Look for the string "depsgraph" in the lines and copy each line that has it.

Stored data:
───

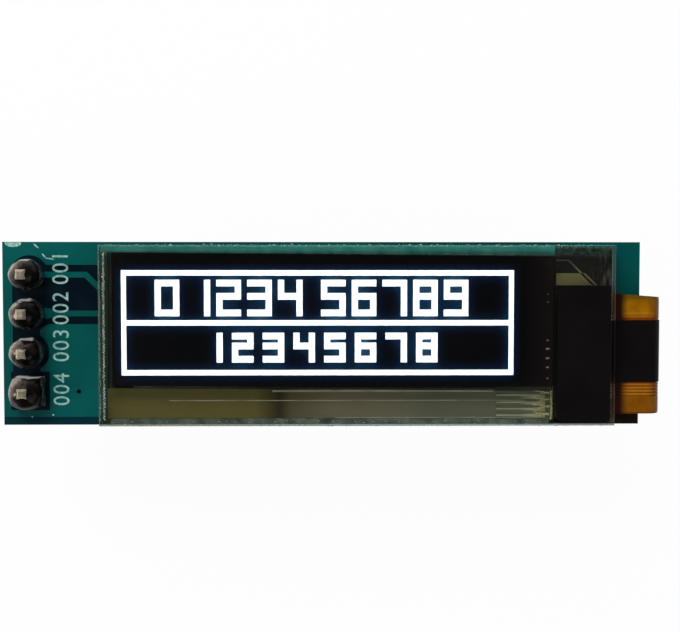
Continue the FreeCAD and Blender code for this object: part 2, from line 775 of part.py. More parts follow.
def flex_solder():
    """A row of sloping joints that tie the cable's tail to its lands."""
    body = new_body("flex_solder")
    low = "land_back - contact_joint_height"
    corners = [("tail_end - contact_joint_length", "land_back"),
               ("tail_end - contact_joint_length", "land_back - pad_thickness"),
               ("tail_end - contact_joint_length / 3", low), ("tail_end", low),
               ("tail_end", "land_back")]
    joint = pad(body, outline(body, "joint_outline", "XZ_Plane", corners), "contact_width",
                middle=True)
    row_pattern(body, joint, "Y_Axis", "contact_pitch", CONTACT_COUNT)
    return place(body, y=f"flex_middle - contact_pitch * {CONTACT_COUNT - 1} / 2")


# Parts on the back of the board

def part_spots():
    """Where each small part sits: its distance from the pin row and its side place."""
    far = "far_parts_from_row"
    return {
        "capacitor_1": ("near_parts_from_row", "outer_parts_offset"),
        "capacitor_2": ("near_parts_from_row", "0 - outer_parts_offset"),
        "capacitor_3": (far, "outer_parts_offset"),
        "capacitor_4": (far, "outer_parts_offset - parts_pitch"),
        "resistor_1": ("middle_parts_from_row", "outer_parts_offset"),
        "resistor_2": ("middle_parts_from_row", "outer_parts_offset - parts_pitch"),
        "resistor_3": (far, "parts_pitch - outer_parts_offset"),
        "resistor_4": (far, "0 - outer_parts_offset"),
    }


def part_height(name):
    return name.split("_")[0] + "_height"


def chip_part_body(name):
    """The ceramic between the two metal ends."""
    x, y = part_spots()[name]
    return box(name, f"{x} - chip_part_length / 2 + chip_end_length",
               f"{y} - chip_part_width / 2 + chip_end_wrap",
               f"land_back - {part_height(name)} + chip_end_wrap",
               "chip_part_length - 2 * chip_end_length", "chip_part_width - 2 * chip_end_wrap",
               f"{part_height(name)} - 2 * chip_end_wrap")


def chip_part_ends(name):
    x, y = part_spots()[name]
    starts = (f"{x} - chip_part_length / 2", f"{x} + chip_part_length / 2 - chip_end_length")
    ends = [box(f"{name}_end_{i}", start, f"{y} - chip_part_width / 2",
                f"land_back - {part_height(name)}", "chip_end_length", "chip_part_width",
                part_height(name)) for i, start in enumerate(starts, start=1)]
    return group(f"{name}_ends", ends)


def regulator_body():
    body = new_body("regulator_body")
    edge = rectangle("0 - regulator_width / 2", "0 - regulator_length / 2",
                     "regulator_width / 2", "regulator_length / 2")
    block = pad(body, outline(body, "regulator_outline", "XY_Plane", edge), "regulator_height")
    chamfer_flats(body, block, "regulator_edge")
    return place(body, "regulator_from_row", "0",
                 "land_back - regulator_stand - regulator_height")


def regulator_lead(number, sign, offset):
    """A lead that leaves the case at half its height and bends to the board and outwards."""
    body = new_body(f"regulator_lead_{number}")
    inner = "regulator_width / 2"
    bend = f"{inner} + regulator_lead_shoulder"
    toe = f"{inner} + regulator_lead_reach"
    high = "land_back - regulator_stand - regulator_height / 2"
    low = f"{high} - regulator_lead_thickness"
    foot = "land_back - regulator_lead_thickness"
    thick = "regulator_lead_thickness"
    corners = [(inner, high), (bend, high), (bend, "land_back"), (toe, "land_back"), (toe, foot),
               (f"{bend} + {thick}", foot), (f"{bend} + {thick}", low), (inner, low)]
    corners = [(f"{sign} * ({x})", z) for x, z in corners]
    pad(body, outline(body, f"lead_{number}_outline", "XZ_Plane", corners), "regulator_lead",
        middle=True)
    return place(body, "regulator_from_row", offset)


LEADS = ((1, "1", "regulator_lead_pitch"), (2, "1", "0 - regulator_lead_pitch"), (3, "(0 - 1)", "0"))


def regulator_leads():
    return group("regulator_leads", [regulator_lead(*lead) for lead in LEADS])


def land(name, x, y, length, width):
    """A bare metal area on the back of the board, about its middle."""
    return box(name, f"{x} - ({length}) / 2", f"{y} - ({width}) / 2", "land_back", length, width,
               "pad_thickness")


def back_lands():
    lands = []
    for name, (x, y) in part_spots().items():
        for i, side in enumerate(("0 - 1", "1"), start=1):
            middle = f"{x} + ({side}) * (chip_part_length - chip_end_length) / 2"
            lands.append(land(f"{name}_land_{i}", middle, y, "chip_end_length + 2 * land_margin",
                              "chip_part_width + land_margin"))
    for number, sign, offset in LEADS:
        middle = f"regulator_from_row + {sign} * (regulator_width / 2 + regulator_lead_reach)"
        lands.append(land(f"regulator_land_{number}", middle, offset,
                          "regulator_lead_reach + land_margin", "regulator_lead + land_margin"))
    for i in range(CONTACT_COUNT):
        lands.append(land(f"contact_land_{i + 1}", "tail_end",
                          f"flex_middle + ({i} - {CONTACT_COUNT - 1} / 2) * contact_pitch",
                          "contact_length", "contact_width"))
    return group("back_lands", lands)


def back_copper():
    """The wide copper area of the back, between the pins and the cable, cleared round the parts."""
    thick = "copper_thickness"
    low = "board_back - copper_thickness"
    start = "spacer_width / 2 + pour_clearance"
    end = "tail_end - contact_length / 2 - pour_clearance"
    plate = box("back_pour_sheet", start, "board_low_side + pour_margin", low,
                f"{end} - ({start})", "board_width - 2 * pour_margin", thick)
    reach = "(chip_part_length / 2 + land_margin + pour_clearance)"
    side = "(outer_parts_offset + chip_part_width / 2 + pour_clearance)"
    regulator_reach = "(regulator_width / 2 + 2 * regulator_lead_reach)"
    tools = [box("back_clear_regulator", f"regulator_from_row - {regulator_reach}", f"0 - {side}",
                 low, f"2 * {regulator_reach}", f"2 * {side}", thick),
             box("back_clear_middle", f"middle_parts_from_row - {reach}",
                 "outer_parts_offset - parts_pitch - chip_part_width", low, f"2 * {reach}",
                 "parts_pitch + 2 * chip_part_width", thick),
             box("back_clear_far", f"far_parts_from_row - {reach}", f"0 - {side}", low,
                 f"2 * {reach}", f"2 * {side}", thick),
             round_bar("back_clear_via", "via_from_row", "0 - via_below_row", low,
                       "via_hole / 2 + via_ring", thick)]
    return cut("back_copper", plate, fuse("back_clearances", tools))


def build():
    fill_sheet()
    pieces = [circuit_board(), front_copper(), back_copper(), back_lands(), ground_via(),
              header_spacer()]
    for number in range(1, PIN_COUNT + 1):
        pieces += [pin_lining(number), header_pin(number), solder_joint(number)]
    pieces += [mounting_tape(), rear_glass(), drying_sheet(), seal_frame(), oled_stack(),
               glass_leads(), lit_frame(), lit_figures(), glass_plate(), polarizer_film(),
               light_shield(), driver_chip()]
    pieces += [flex_cable(), flex_cover(), flex_conductors(), flex_solder()]
    for name in part_spots():
        pieces += [chip_part_body(name), chip_part_ends(name)]
    pieces += [regulator_body(), regulator_leads()]
    doc.recompute()
    return pieces


def check(pieces):
    for thing in doc.Objects:
        if "Invalid" in thing.State or "Error" in thing.State:
            raise ValueError(f"{thing.Name} failed: {thing.State}")
    for piece in pieces:
        if piece.Shape.isNull() or not piece.Shape.isValid():
            raise ValueError(f"{piece.Label} has no valid shape")


def write(pieces):
    os.makedirs("parts", exist_ok=True)
    for piece in pieces:
        piece.Shape.exportStep(f"parts/{piece.Label}.step")
        solids = len(piece.Shape.Solids)
        print(f"{piece.Label}: {solids} solid(s), {piece.Shape.Volume:.4f} mm3")


made = build()
check(made)
write(made)
print(f"{len(made)} pieces written")
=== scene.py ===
import math
import random
import bpy
import numpy as np
from mathutils import Matrix, Vector
from mathutils.bvhtree import BVHTree


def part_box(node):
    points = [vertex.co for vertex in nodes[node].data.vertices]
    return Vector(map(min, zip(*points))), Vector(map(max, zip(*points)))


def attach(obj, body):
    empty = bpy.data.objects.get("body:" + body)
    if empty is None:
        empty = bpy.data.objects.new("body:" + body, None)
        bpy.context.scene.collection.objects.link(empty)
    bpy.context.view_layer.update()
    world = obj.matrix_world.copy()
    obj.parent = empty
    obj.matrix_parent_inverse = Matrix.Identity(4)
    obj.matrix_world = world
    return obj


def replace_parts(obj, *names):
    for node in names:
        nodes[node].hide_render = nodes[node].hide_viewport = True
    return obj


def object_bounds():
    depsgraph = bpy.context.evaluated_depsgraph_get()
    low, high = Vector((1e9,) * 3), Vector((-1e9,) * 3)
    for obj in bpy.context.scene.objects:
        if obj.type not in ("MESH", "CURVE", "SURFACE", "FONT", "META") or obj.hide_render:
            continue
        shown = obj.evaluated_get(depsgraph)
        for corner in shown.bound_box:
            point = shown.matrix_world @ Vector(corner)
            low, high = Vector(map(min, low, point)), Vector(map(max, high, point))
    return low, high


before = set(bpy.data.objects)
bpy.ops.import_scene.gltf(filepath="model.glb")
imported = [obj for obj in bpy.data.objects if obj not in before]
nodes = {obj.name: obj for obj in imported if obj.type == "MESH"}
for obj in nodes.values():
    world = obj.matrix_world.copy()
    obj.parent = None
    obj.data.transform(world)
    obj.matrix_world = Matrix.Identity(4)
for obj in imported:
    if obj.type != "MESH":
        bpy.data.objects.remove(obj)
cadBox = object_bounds()
mm = 0.001

# Places that the pieces share, read from the frame
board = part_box("circuit_board")
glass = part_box("display_glass")
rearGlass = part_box("rear_glass")
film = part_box("polarizer_film")
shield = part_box("light_shield")
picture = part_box("lit_frame")
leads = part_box("glass_leads")
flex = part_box("flex_cable")
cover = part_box("flex_cover")
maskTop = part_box("front_copper")[1].z
pictureSize = picture[1] - picture[0]
dotSize = Vector((pictureSize.x / 128, pictureSize.y / 32, 0))  # 128 by 32 dots


# Small helpers

def shade(red, green, blue):
    # a colour as a screen shows it, from 0 to 255, made linear
    def linear(value):
        value = value / 255
        return value / 12.92 if value <= 0.04045 else ((value + 0.055) / 1.055) ** 2.4
    return (linear(red), linear(green), linear(blue), 1.0)


def grey(value):
    return (value, value, value, 1.0)


def deselectAll():
    bpy.ops.object.select_all(action="DESELECT")


def choose(piece):
    deselectAll()
    piece.select_set(True)
    bpy.context.view_layer.objects.active = piece


def create(operator, **settings):
    # runs one of Blender's add operators and gives back what it made
    deselectAll()
    operator(**settings)
    return bpy.context.object


def editAll():
    bpy.ops.object.mode_set(mode="EDIT")
    bpy.ops.mesh.select_all(action="SELECT")


def faceOutward():
    # ends the edit with every face turned outward
    bpy.ops.mesh.select_all(action="SELECT")
    bpy.ops.mesh.normals_make_consistent(inside=False)
    bpy.ops.object.mode_set(mode="OBJECT")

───

Exercise answer:
    depsgraph = bpy.context.evaluated_depsgraph_get()
        shown = obj.evaluated_get(depsgraph)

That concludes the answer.